Ms Yellen will need all of hers. If some of the crisis of the spring has returned, Washington’s constructive spirit has not. Republicans, who run the Senate for now, balk at Democratic plans for $2tn of relief. There are squabbles over detail, too, with Republicans averse to bailouts for state and local governments. Some of this is the cynicism of a lame-duck Congress. But even when Mr Biden takes office in January, there is no certainty of a deal. His party will have a narrow majority in the Senate, if they have one at all.
What the Democrats do have is the more persuasive argument: as Mr Powell said last month, too much intervention is better than too little. But if Republicans do not budge (President Trump, needing them as he contests his election loss, can hardly press them to) then a smaller relief bill might be preferable to none. The emphasis must for now be on urgency, not perfection. Mr Biden and Ms Yellen can impart that message to Congressional Democrats. They retain the option of later adding to whatever is agreed, especially if the party clinches the Senate.
In the meantime, they can signal to households and businesses that other kinds of help are on the way. Last summer, in an enlightened moment, Mr Trump used an executive order to extend unemployment aid, raiding other funds to do so. The incoming administration can commit to similar actions, if Congress does not act.
A president Biden could extend the curbs on landlords who wish to evict tenants, for example, which also run out soon. He could also improve the pay and conditions of federal workers. None of this would have the sweep and scale of a proper, legislated relief bill. And executive orders are invariably contentious. But with formal power still two months away, Mr Biden’s options are constrained. He can do something for economic sentiment now by pledging bold measures in the near future.

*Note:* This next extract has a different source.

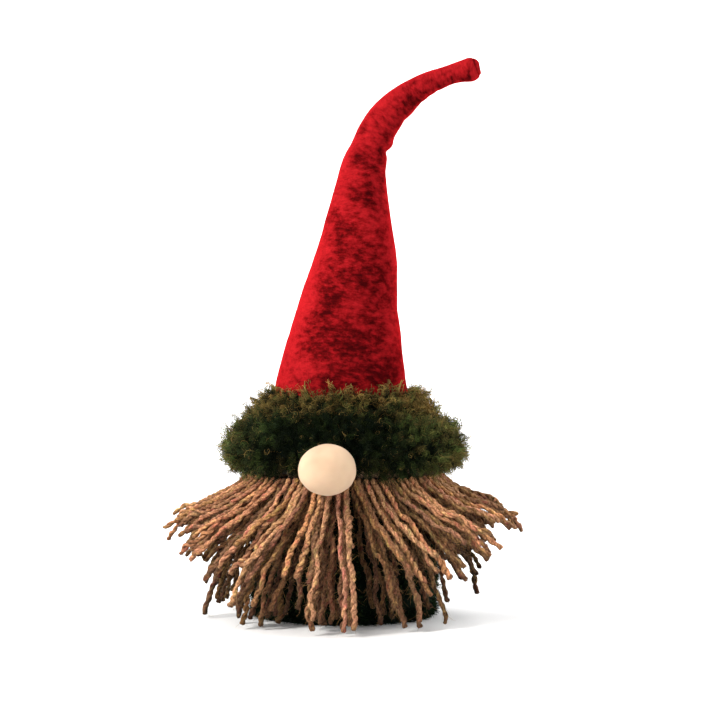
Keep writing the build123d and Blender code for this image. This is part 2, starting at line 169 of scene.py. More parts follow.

Agreeing to a scaled-down bill would be a political hazard for Democrats. If it leads to a slower than necessary recovery, the Republicans would disavow blame, and run against a weak economy in the 2022 midterms. Something similar befell the Democrats in the past decade, as Mr Biden, then vice-president, will recall with a shudder. But he and his Treasury secretary-in-waiting will have time enough to reflect on the electoral implications. A fragile economy won’t wait.